Finding momentum in her writing career is about connecting with people who are like-minded, who share her enthusiasm and worldview. It is about actively engaging with them, not just waiting for vague likes on social media.

This requires risk, because it is inherently about outreach, putting yourself out there. When I asked Kalynn about her 70 queries, and 70 people passing, she noted that this was a low number compared to many writers she speaks with.

Think about that. When you are reaching out to the 70th agent pitching your book, that means that you are far beyond your initial A-list of agents. It means that you are in a process of discovering that there are many other agents you never knew about. And that you must constantly research to not only find them, but to try to establish a connection to them.

The way Kalynn described her collaboration with her agent and editor is inspiring. These people didn’t just magically appear at the slightest effort. Kalynn had to put herself out there again and again and again (repeat this 70 more times…) before she found her agent who became such an important part of her writing life.
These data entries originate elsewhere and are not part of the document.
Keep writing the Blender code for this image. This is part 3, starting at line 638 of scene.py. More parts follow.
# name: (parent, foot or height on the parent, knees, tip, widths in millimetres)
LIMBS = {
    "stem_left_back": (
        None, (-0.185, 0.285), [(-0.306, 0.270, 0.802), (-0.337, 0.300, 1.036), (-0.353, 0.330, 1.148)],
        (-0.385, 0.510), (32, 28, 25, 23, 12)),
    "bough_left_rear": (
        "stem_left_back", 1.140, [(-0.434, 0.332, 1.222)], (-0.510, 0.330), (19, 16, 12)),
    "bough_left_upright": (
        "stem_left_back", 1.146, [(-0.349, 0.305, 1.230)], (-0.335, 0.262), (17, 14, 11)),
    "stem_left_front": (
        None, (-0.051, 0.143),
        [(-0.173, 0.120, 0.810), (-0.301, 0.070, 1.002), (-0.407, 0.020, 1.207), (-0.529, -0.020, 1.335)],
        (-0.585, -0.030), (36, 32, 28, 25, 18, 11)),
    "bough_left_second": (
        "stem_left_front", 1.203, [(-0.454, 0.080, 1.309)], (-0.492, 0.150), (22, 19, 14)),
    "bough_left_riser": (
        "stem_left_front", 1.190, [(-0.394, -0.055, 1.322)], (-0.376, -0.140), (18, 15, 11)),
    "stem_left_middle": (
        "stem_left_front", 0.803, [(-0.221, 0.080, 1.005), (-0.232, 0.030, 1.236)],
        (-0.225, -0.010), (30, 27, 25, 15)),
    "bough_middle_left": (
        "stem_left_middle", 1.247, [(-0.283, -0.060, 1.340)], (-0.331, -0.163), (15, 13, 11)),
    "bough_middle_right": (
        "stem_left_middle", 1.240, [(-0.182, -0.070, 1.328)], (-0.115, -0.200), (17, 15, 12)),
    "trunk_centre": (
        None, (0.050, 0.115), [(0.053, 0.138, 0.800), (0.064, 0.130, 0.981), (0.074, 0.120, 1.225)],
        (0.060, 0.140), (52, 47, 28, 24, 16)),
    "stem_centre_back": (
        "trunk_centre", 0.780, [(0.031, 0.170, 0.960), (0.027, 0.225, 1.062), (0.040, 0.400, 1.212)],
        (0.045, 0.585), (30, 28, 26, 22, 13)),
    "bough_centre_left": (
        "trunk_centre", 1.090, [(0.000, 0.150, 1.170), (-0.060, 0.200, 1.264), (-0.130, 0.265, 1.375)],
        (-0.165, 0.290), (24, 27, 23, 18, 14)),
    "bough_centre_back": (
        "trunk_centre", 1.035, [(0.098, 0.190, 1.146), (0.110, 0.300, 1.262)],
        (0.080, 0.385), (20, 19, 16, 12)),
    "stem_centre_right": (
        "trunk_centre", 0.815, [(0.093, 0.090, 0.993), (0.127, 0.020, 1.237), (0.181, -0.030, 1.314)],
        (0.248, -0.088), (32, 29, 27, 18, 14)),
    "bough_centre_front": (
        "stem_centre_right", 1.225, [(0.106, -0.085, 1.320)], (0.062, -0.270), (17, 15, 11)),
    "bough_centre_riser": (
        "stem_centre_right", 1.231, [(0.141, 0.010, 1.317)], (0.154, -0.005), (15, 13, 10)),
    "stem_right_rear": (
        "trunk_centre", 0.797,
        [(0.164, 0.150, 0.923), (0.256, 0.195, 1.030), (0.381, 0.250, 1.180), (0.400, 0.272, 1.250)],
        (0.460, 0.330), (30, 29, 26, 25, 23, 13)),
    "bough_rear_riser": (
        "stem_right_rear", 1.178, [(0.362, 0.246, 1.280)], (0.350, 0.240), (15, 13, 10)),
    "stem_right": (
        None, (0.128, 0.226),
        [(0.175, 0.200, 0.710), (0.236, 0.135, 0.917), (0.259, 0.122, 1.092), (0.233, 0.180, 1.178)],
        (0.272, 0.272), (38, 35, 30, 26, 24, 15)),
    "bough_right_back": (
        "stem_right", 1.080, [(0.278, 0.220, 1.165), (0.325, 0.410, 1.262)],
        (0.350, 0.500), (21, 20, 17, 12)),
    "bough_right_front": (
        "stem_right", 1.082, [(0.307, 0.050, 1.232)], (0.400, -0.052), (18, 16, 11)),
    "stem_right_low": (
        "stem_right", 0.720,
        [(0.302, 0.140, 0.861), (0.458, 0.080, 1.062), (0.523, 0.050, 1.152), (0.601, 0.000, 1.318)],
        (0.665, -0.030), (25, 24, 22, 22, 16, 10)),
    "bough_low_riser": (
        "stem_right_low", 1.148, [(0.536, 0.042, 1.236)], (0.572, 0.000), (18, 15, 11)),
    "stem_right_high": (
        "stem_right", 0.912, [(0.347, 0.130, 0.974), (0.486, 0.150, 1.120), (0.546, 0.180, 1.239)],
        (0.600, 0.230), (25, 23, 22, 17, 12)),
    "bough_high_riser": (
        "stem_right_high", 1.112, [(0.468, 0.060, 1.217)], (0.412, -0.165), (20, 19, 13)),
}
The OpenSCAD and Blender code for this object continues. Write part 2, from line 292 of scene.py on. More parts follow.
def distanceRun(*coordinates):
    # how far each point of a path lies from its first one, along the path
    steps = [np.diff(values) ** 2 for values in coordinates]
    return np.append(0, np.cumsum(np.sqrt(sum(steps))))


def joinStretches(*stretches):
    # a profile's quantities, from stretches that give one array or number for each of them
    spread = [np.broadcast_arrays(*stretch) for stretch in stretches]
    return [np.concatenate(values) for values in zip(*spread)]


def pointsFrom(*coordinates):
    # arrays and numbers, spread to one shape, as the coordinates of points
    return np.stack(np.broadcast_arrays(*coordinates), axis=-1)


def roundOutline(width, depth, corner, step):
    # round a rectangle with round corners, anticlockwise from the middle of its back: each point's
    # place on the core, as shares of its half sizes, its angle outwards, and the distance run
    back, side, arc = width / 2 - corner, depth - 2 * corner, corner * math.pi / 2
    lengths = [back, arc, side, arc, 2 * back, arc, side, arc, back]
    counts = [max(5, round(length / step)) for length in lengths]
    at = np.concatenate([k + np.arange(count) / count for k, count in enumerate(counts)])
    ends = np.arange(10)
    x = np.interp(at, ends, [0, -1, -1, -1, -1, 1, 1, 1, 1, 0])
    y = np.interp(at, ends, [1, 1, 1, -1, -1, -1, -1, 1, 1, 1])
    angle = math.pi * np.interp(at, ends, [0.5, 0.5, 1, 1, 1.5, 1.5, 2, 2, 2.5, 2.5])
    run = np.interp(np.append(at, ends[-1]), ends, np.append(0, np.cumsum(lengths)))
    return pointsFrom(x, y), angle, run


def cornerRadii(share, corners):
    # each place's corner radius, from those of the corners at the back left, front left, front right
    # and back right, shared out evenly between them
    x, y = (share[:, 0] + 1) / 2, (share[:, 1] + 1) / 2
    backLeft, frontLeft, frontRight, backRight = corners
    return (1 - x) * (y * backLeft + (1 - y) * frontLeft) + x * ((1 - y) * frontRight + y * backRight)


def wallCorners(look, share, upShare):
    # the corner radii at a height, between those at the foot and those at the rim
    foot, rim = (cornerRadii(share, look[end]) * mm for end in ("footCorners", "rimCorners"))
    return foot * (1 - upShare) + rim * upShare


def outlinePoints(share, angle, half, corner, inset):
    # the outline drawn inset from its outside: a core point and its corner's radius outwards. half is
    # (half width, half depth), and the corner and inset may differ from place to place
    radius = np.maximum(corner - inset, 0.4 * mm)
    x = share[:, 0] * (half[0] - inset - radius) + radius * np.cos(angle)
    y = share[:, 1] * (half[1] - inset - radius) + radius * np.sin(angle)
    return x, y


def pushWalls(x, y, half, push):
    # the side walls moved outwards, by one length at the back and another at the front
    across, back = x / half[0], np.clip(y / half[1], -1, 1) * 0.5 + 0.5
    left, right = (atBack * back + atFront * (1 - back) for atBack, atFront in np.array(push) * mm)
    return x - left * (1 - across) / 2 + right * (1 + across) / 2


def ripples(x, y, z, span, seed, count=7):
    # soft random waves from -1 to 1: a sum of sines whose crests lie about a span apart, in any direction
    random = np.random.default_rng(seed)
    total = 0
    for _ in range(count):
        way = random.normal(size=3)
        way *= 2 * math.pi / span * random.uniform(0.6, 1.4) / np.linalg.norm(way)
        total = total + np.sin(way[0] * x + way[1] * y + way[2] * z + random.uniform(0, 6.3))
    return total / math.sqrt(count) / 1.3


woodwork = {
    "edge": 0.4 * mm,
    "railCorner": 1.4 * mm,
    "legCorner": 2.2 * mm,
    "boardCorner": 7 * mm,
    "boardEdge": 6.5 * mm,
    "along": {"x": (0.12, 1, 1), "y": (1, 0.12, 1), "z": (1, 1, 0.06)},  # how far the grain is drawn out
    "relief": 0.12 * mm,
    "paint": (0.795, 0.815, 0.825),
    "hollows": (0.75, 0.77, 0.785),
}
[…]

Then it took months and months longer, and many submissions, before they found her editor and publisher.

This is why I focus so much on the human-centered aspects of sharing and marketing. Because it is about that magical moment when you and your work connects with another human being.

It is looking beyond the idea people as cogs in a machine.

The magic of writing and art is not just in its creation, but in that moment when it connects to another person. When the intention of the creator mixes with the life experience of the reader or viewer. In that moment, something new is created. Something magical.

That is not just a key part of the creative process, but the marketing process as well.
That is why I resonate so much with the phrase human-centered marketing.

What are the most challenging aspects of marketing for you?